— Start Stored records —
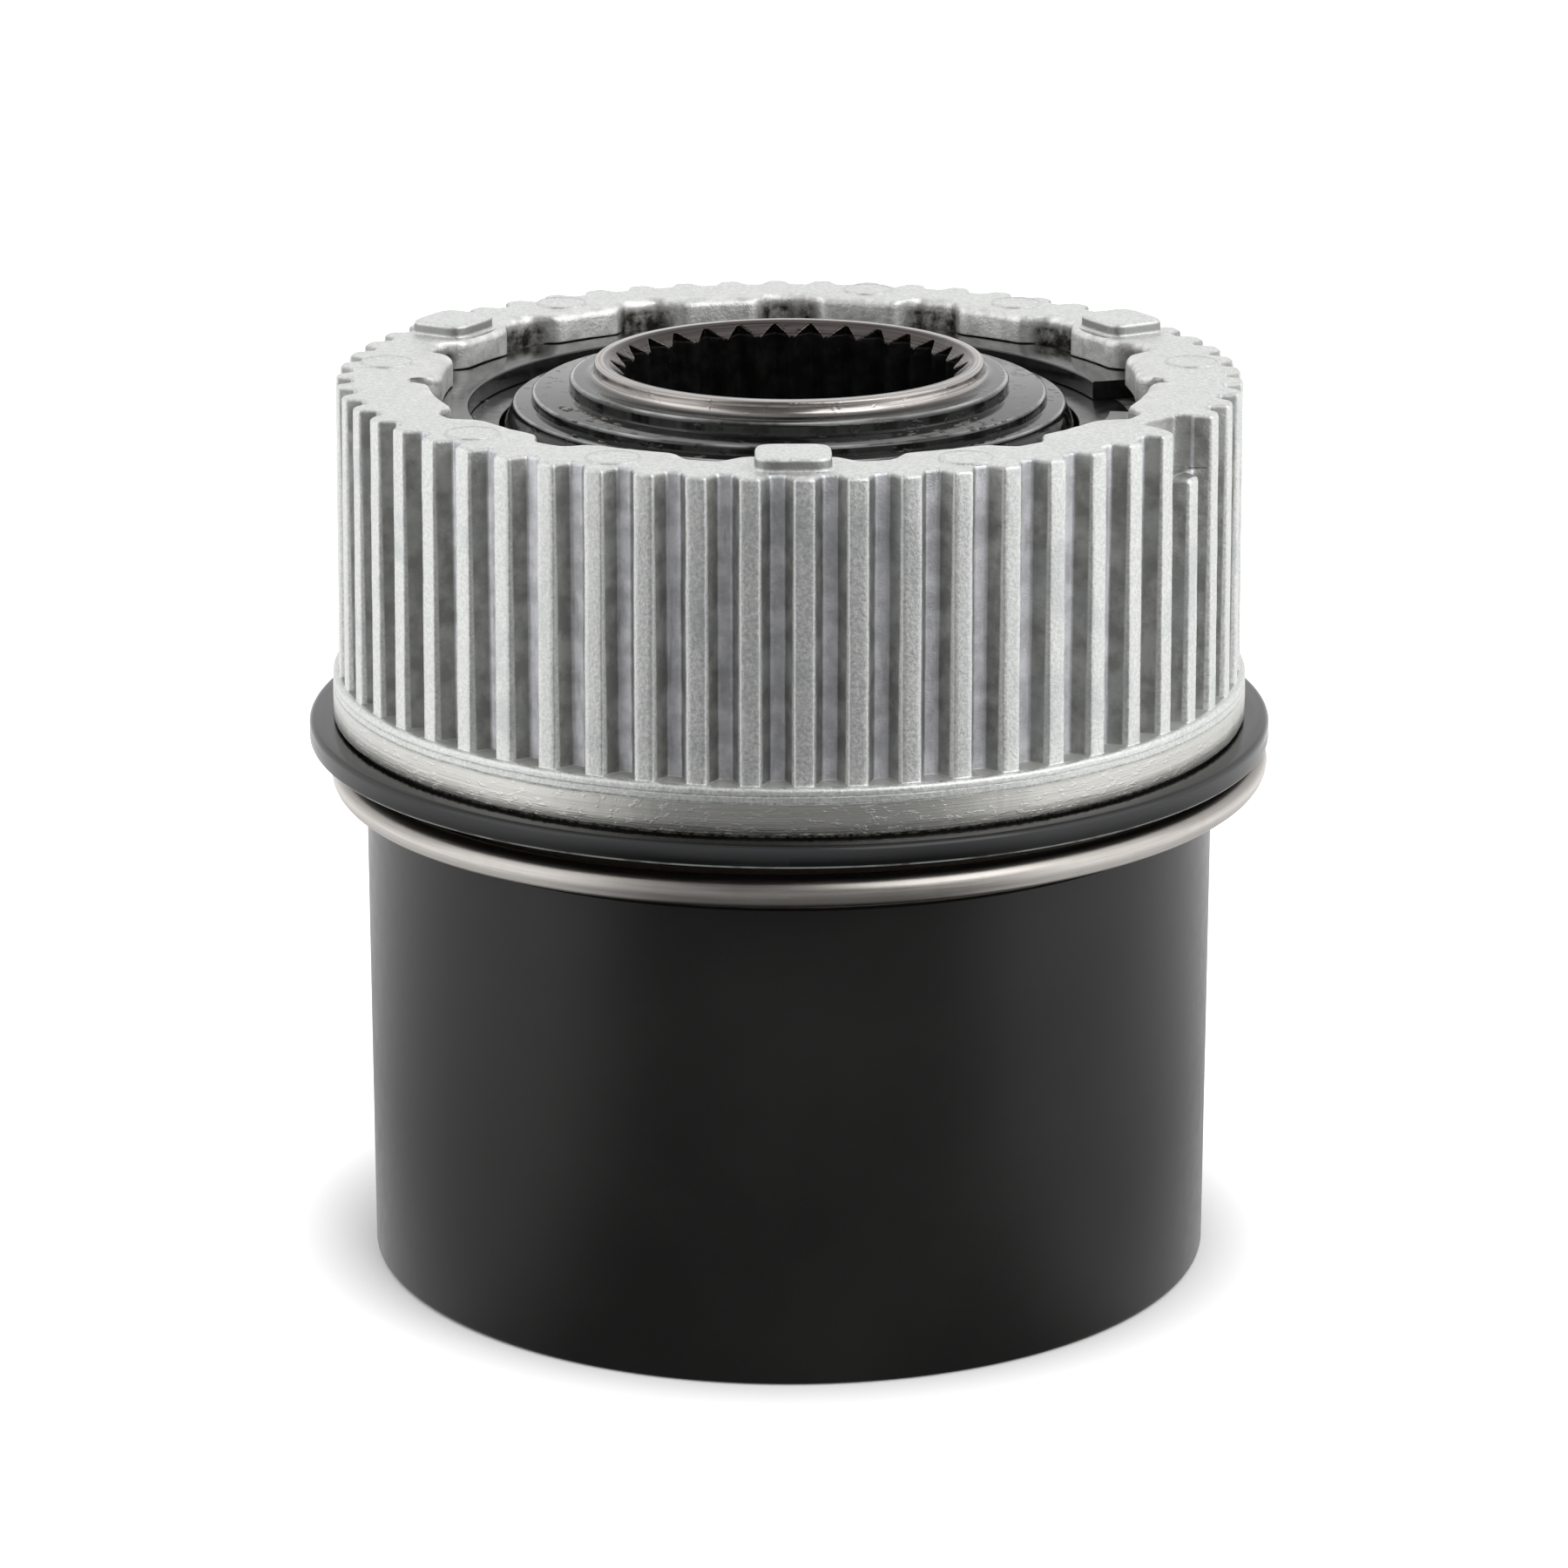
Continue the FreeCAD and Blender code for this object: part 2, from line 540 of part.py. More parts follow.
def make_bearing_snap_ring():
    outer = LAND_RADIUS + SNAP_RING_RIM
    bottom = PLATE_TOP + SEAT_GAP
    top = bottom + SNAP_RING_THICKNESS
    ring = turned([
        (SNAP_RING_INNER_RADIUS, bottom),
        (outer, bottom),
        (outer, top),
        (SNAP_RING_INNER_RADIUS, top),
    ])
    return ring.cut(wedge(SNAP_RING_INNER_RADIUS - 1, outer + 1, SNAP_RING_GAP_START, SNAP_RING_GAP_END,
                          bottom - 1, top + 1))


def make_bearing_plate():
    return turned([
        (PLATE_OPENING, BEARING_TOP),
        (BEARING_OUTER_RADIUS, BEARING_TOP),
        (BEARING_OUTER_RADIUS, PLATE_TOP),
        (PLATE_OPENING, PLATE_TOP),
    ])


def ball_track():
    """The ring-shaped space that the balls roll in."""
    return Part.makeTorus(BALL_PITCH_RADIUS, BALL_RADIUS + BALL_GAP, FreeCAD.Vector(0, 0, BEARING_MIDDLE))


def race(inner, outer):
    return turned([
        (inner, BEARING_BOTTOM, RACE_EDGE),
        (outer, BEARING_BOTTOM, RACE_EDGE),
        (outer, BEARING_TOP, RACE_EDGE),
        (inner, BEARING_TOP, RACE_EDGE),
    ]).cut(ball_track())


def make_bearing_outer_race():
    return race(OUTER_RACE_BORE, BEARING_OUTER_RADIUS)


def make_bearing_inner_race():
    return race(BEARING_INNER_RADIUS, INNER_RACE_RADIUS)


def make_bearing_balls():
    ball = Part.makeSphere(BALL_RADIUS, FreeCAD.Vector(BALL_PITCH_RADIUS, 0, BEARING_MIDDLE))
    return Part.makeCompound(around(ball, BALL_COUNT, 0))


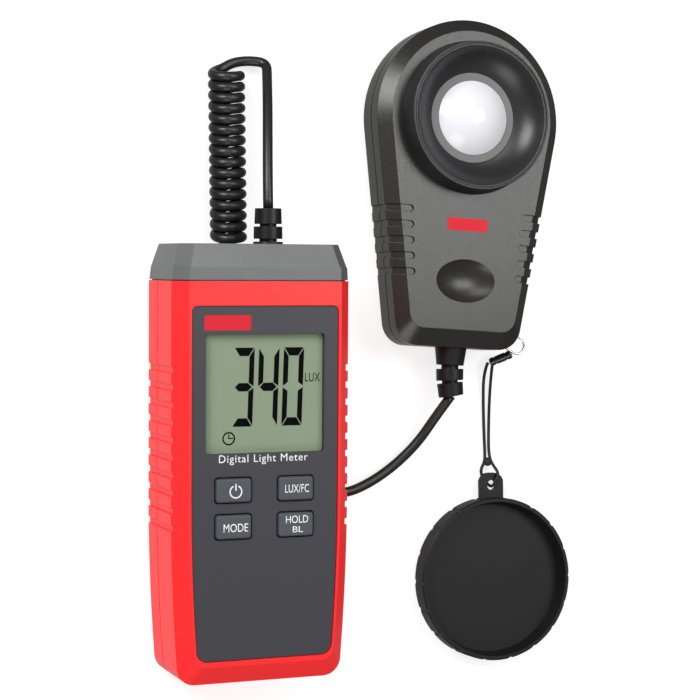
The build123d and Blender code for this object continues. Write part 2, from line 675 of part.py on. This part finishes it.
with BuildPart() as photodiode:
    with BuildSketch(head.offset(11.25)):
        Rectangle(7.4, 6.4)
    extrude(amount=1.7)
finish(photodiode.part, "photodiode")

with BuildPart() as sensor_board:
    with BuildSketch(head.offset(9.6)):
        with Locations((0, -6)):
            RectangleRounded(24.0, 44.0, 2.0)
    extrude(amount=1.6)
finish(sensor_board.part, "sensor_board")

with BuildPart() as head_screws:
    for x, y in HEAD_SCREWS:
        with BuildSketch(head.offset(1.2)):
            with Locations((x, y)):
                Circle(2.0)
        extrude(amount=1.8)
        with BuildSketch(head.offset(3.0)):
            with Locations((x, y)):
                Circle(0.9)
        extrude(amount=10.6)
        with BuildSketch(head.offset(1.1)):
            with Locations((x, y)):
                Rectangle(2.4, 0.6)
                Rectangle(0.6, 2.4)
        extrude(amount=1.0, mode=Mode.SUBTRACT)
finish(head_screws.part, "head_screws")


# ---------------------------------------------------------------- lead
def corner_radii(points):
    """Radius of each corner of a route, as large as its two runs allow."""
    radii = []
    for before, corner, after in zip(points, points[1:], points[2:]):
        arrive, leave = Vector(corner) - Vector(before), Vector(after) - Vector(corner)
        half_turn = radians(arrive.get_angle(leave)) / 2
        radii.append(0.45 * min(arrive.length, leave.length) / tan(half_turn))
    return radii


def tube(points, diameter, name):
    """Round cord along straight runs joined by tangent arcs."""
    radii = corner_radii(points)
    with BuildPart() as cord:
        with BuildLine():
            route = FilletPolyline(*points, radius=radii)
        with BuildSketch(Plane(origin=route @ 0, z_dir=route % 0)):
            Circle(diameter / 2)
        sweep(path=route)
    section = pi * diameter ** 2 / 4
    print(f"{name}: length {route.length:.1f}, radii", [round(r, 1) for r in radii],
          f"volume ratio {cord.part.volume / (section * route.length):.3f}")
    return cord.part


LEAD_ROUTE = [tuple(lead_start.origin), (-34.1, 43.7, 20.3), (-32.9, 54.5, 17.2), (-31.0, 66.0, 12.2),
              (-28.3, 80.6, 3.0), (-37.2, 79.9, 1.7), (-40.8, 76.5, 3.0)]
TAIL_ROUTE = [(-42.0, 28.9, 2.6), (-42.3, 21.8, 1.5), (-36.5, 10.4, CORD_Z), (-26.6, -1.6, CORD_Z),
              (-18.2, -14.6, CORD_Z), (-14.6, -27.4, CORD_Z), (-14.6, -36.0, CORD_Z),
              (-10.8, -41.6, CORD_Z), (-4.9, -42.9, CORD_Z)]
HEAD_TAIL_ROUTE = [(-4.0, -42.8, CORD_Z), (3.4, -39.6, CORD_Z), (11.3, -34.5, 1.5),
                   (17.6, -28.2, 2.9), (21.6, -21.2, 5.8), tuple(lead_end.origin)]

finish(tube(LEAD_ROUTE, CORD_D, "cord_lead"), "cord_lead")
finish(tube(TAIL_ROUTE, CORD_D, "cord_tail"), "cord_tail")
finish(tube(HEAD_TAIL_ROUTE, CORD_D, "cord_tail_head"), "cord_tail_head")

with BuildPart() as cord_coil:
    with BuildSketch(Plane(origin=(COIL_X, COIL_FOOT, COIL_D / 2 + 0.05), z_dir=(0, 1, 0))):
        Circle(COIL_D / 2)
    extrude(amount=COIL_TOP - COIL_FOOT)
finish(cord_coil.part, "cord_coil")

# ---------------------------------------------------------------- lanyard
def racetrack(plane, length, half):
    """Closed path: two straight sides joined by half rounds, centred on the plane."""
    straight = length / 2 - half
    with BuildLine(plane) as path:
        Line((-straight, half), (straight, half))
        ThreePointArc((straight, half), (straight + half, 0), (straight, -half))
        Line((straight, -half), (-straight, -half))
        ThreePointArc((-straight, -half), (-straight - half, 0), (-straight, half))
    return path.wire()


def ring(plane, length, half, diameter):
    """Closed racetrack ring of round wire or cord."""
    path = racetrack(plane, length, half)
    with BuildPart() as body:
        with BuildSketch(Plane(origin=path @ 0, z_dir=path % 0)):
            Circle(diameter / 2)
        sweep(path=path)
    return body.part


loop_middle = Plane(loop_frame.location * Location((LOOP_LENGTH / 2 - LOOP_BACK, 0, 0)))
finish(ring(loop_middle, LOOP_LENGTH, LOOP_HALF, WIRE_D), "wire_loop")

ferrule_axis = Vector(*FERRULE_END) - Vector(*FERRULE_START)
ferrule_plane = Plane(origin=FERRULE_START, z_dir=ferrule_axis)
with BuildPart() as ferrule:
    with BuildSketch(ferrule_plane):
        Circle(FERRULE_R)
    extrude(amount=ferrule_axis.length)
    chamfer(ferrule.edges().filter_by(GeomType.CIRCLE), 0.25)
    for place in (1.6, ferrule_axis.length - 1.6):
        with BuildSketch(ferrule_plane.offset(place - 0.3)):
            Circle(FERRULE_R + 0.1)
            Circle(FERRULE_R - 0.2, mode=Mode.SUBTRACT)
        extrude(amount=0.6, mode=Mode.SUBTRACT)
finish(ferrule.part, "ferrule")

cap = Plane(origin=(CAP_X, CAP_Y, 0))
tab_loop = at(cap, 0, (LOOP_IN + LOOP_OUT) / 2, (TAB_Z0 + TAB_Z1) / 2, (0, 90, 90))
with BuildPart() as lanyard_cord:
    for name, route in STRANDS.items():
        add(tube(route, STRAND_D, name))
    with Locations((CAP_X - 0.3, CAP_Y + KNOT_AT, KNOT_R + 0.3)):
        Sphere(KNOT_R)
    add(ring(tab_loop, LOOP_OUT - LOOP_IN, TAB_LOOP_HALF, STRAND_D))
finish(lanyard_cord.part, "lanyard_cord")

# ---------------------------------------------------------------- dust cap
with BuildPart() as lens_cap:
    with BuildSketch(Plane.XZ):
        with BuildLine():
            Polyline((0, 0), (CAP_R - 0.6, 0), (CAP_R, 0.6), (CAP_R, CAP_H - 0.4), (CAP_R - 0.4, CAP_H),
                     (CAP_OPEN, CAP_H), (CAP_FLOOR_R, CAP_FLOOR), (0, CAP_FLOOR), close=True)
        make_face()
    revolve(axis=Axis.Z)
    with BuildSketch():
        with PolarLocations(CAP_R + 0.5, SCALLOPS):
            Circle(0.9)
    extrude(amount=CAP_H + 1, mode=Mode.SUBTRACT)
    with BuildSketch(Plane.XY.offset(TAB_Z0)):
        with Locations((0, (CAP_FLOOR_R + 1.4 + TAB_END - 2.0) / 2)):
            Rectangle(TAB_W, TAB_END - 2.0 - CAP_FLOOR_R - 1.4)
        with Locations((0, TAB_END - 3.0)):
            RectangleRounded(TAB_W, 6.0, 2.9)
        with Locations((0, HOLE_AT)):
            Circle(HOLE_R, mode=Mode.SUBTRACT)
    extrude(amount=TAB_Z1 - TAB_Z0)
finish(lens_cap.part.moved(cap.location), "lens_cap")
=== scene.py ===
"""A light meter on a pale table: red display unit, curly lead, sensor head and tethered dust cap."""
import math

import bmesh
import bpy
from mathutils import Euler, Matrix, Vector


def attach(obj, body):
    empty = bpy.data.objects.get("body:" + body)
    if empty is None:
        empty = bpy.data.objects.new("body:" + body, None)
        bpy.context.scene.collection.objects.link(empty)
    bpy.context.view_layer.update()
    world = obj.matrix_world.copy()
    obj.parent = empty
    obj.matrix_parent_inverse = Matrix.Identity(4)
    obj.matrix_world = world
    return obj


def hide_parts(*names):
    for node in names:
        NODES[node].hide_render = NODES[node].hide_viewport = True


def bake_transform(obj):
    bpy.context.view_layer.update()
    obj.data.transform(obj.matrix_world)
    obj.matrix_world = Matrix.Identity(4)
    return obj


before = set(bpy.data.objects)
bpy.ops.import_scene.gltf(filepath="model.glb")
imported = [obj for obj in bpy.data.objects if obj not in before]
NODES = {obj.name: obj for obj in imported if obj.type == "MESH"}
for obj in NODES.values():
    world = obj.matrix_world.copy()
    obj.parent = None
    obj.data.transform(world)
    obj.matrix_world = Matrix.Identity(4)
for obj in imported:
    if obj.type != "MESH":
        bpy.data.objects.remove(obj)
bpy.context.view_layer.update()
MM = 0.001
TILT = math.radians(3.0)           # the display unit leans on the lead under its far end
HEAD_TURN = math.radians(-3.8)


# ---------------------------------------------------------------- materials
def linear(r, g, b):
    """Display values from 0 to 255 as linear light."""
    parts = [c / 255 for c in (r, g, b)]
    return tuple(((c + 0.055) / 1.055) ** 2.4 if c > 10 / 255 else c / 12.92 for c in parts) + (1.0,)


RANGE_SOCKETS = ("From Min", "From Max", "To Min", "To Max")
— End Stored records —
(What this task involves): Transcribe, exactly and without additions, the lines of the records above, beginning with the line that contains "with Locations((0, TAB_END" and ending with the line that contains "obj.parent = empty", both included.

(Answer for this exercise):
        with Locations((0, TAB_END - 3.0)):
            RectangleRounded(TAB_W, 6.0, 2.9)
        with Locations((0, HOLE_AT)):
            Circle(HOLE_R, mode=Mode.SUBTRACT)
    extrude(amount=TAB_Z1 - TAB_Z0)
finish(lens_cap.part.moved(cap.location), "lens_cap")
=== scene.py ===
"""A light meter on a pale table: red display unit, curly lead, sensor head and tethered dust cap."""
import math

import bmesh
import bpy
from mathutils import Euler, Matrix, Vector


def attach(obj, body):
    empty = bpy.data.objects.get("body:" + body)
    if empty is None:
        empty = bpy.data.objects.new("body:" + body, None)
        bpy.context.scene.collection.objects.link(empty)
    bpy.context.view_layer.update()
    world = obj.matrix_world.copy()
    obj.parent = empty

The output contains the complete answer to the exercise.